Let me explain it to you using this example. Suppose you had two scientists measure the weight of some objects. One old school, using a ballancing scale and another using a highly accurate electronic scale. Just because we would expect there to be differences in accuracy doesn't mean that one is measuring weight and the is measuring distance or volume or time etc. So therefore it would make no sense if the scientist with the electronic scale decided to make up a new unit of measurment just to be different from the scientist with the scales. There would be no reason to do that, and I'm sure if you are honest you would agree with me on that point. So what makes chess ratings any different? Hmmmm? I'd like to hear your answer to that.
If you're going to talk about time controls as some people already have in this thread, don't even bother. Both systems assign players distinct ratings for each different time control. So that's just a total red herring.
The problem I see: in internet chess there‘s barely anything except your rating.

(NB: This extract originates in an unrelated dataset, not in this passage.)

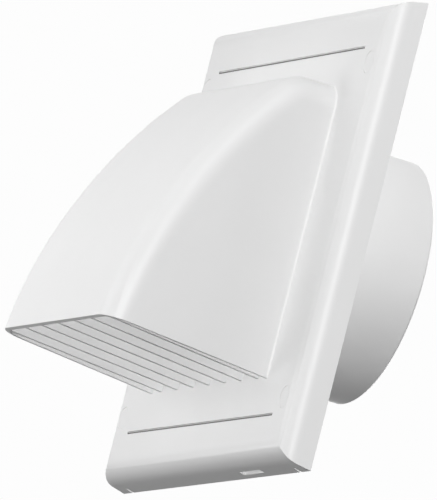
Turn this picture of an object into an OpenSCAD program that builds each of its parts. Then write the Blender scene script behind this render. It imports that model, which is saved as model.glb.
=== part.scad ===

In otb events there are more facets, don’t want to elaborate on that.

So day in, day out there‘s just playing and praying to a number. You define yourself by means of your rating.

(otb is very much different. Winning otb competitions - you just can’t compare!)
@President_DonaldDuck
You keep claiming (especially with your comparison to scientific measurement) that chess performance was an objectively measurable quantity. That is simply not the case.
As long as the measurement is made by only considering game results, someone's quality of play can only be measured with respect to their opponents. That means that any rating system is always and inherently dependant on the composition of its players.

If, for example, suddenly a lot of grandmasters created an account on an online platform and started playing tons of games, the ratings of all players would still average around the same value (1500 in lichess' case), therefore all other players would see a relative decrease in their rating, even if their quality of play had not declined. The same is true the other way around: Lots of amateurs creating accounts would certainly cause an inflation of everybody else's rating without the oldies having improved their play.

That is why I said that you are comparing apples and oranges. For FIDE and lichess ratings to be comparable, you would need to force all FIDE rated players to join lichess, and throw out every lichess member that is not FIDE rated. Then and only then could it make sense to try to align the systems with one another.
Ha, it's been a couple years since I wrote my last treatise about comparing rating pools. Rather than simplify matters, allow me to make them more complicated:

* FIDE ratings are dependent upon your opposition (localized player pool). Some FIDE players travel and some don't. Some only play in large prize events and some don't. Some players are only able to play by traveling to areas which host tournaments.
* Anyone who reads the first page of http://www.glicko.net/glicko/glicko2.pdf should know what questions to ask to determine whether Lichess is actually using Glicko.

So I'd say this isn't a case of comparing apples and oranges, but instead comparing tomatoes and bananas. Comparisons can be made, but don't bet the farm on them.
Look at any chess standings list and try to imagine where you might fit in the standings list.

The only way to discover where you could probably fit in the list, is finding someone in common with you. Like someone you have already played. Without that knowledge you do not know where you could be in the standings list.

If FIDE, USCF, ECF rated chess players solved Lichess puzzles, than that could be a common point to display. The puzzles could then show the three difference rating systems for the same puzzle.

The feature could help others to compare their ratings with other rating systems.
National federations also have their own ELO ratings. As far as I know national federations apply periodic corrections to their national rating system so that the national ratings of their FIDE rated players get as close as possible to each other.

It would be an improvement, if new lichess members with a FIDE rating were initially seeded at theit FIDE rating instead of at 1500.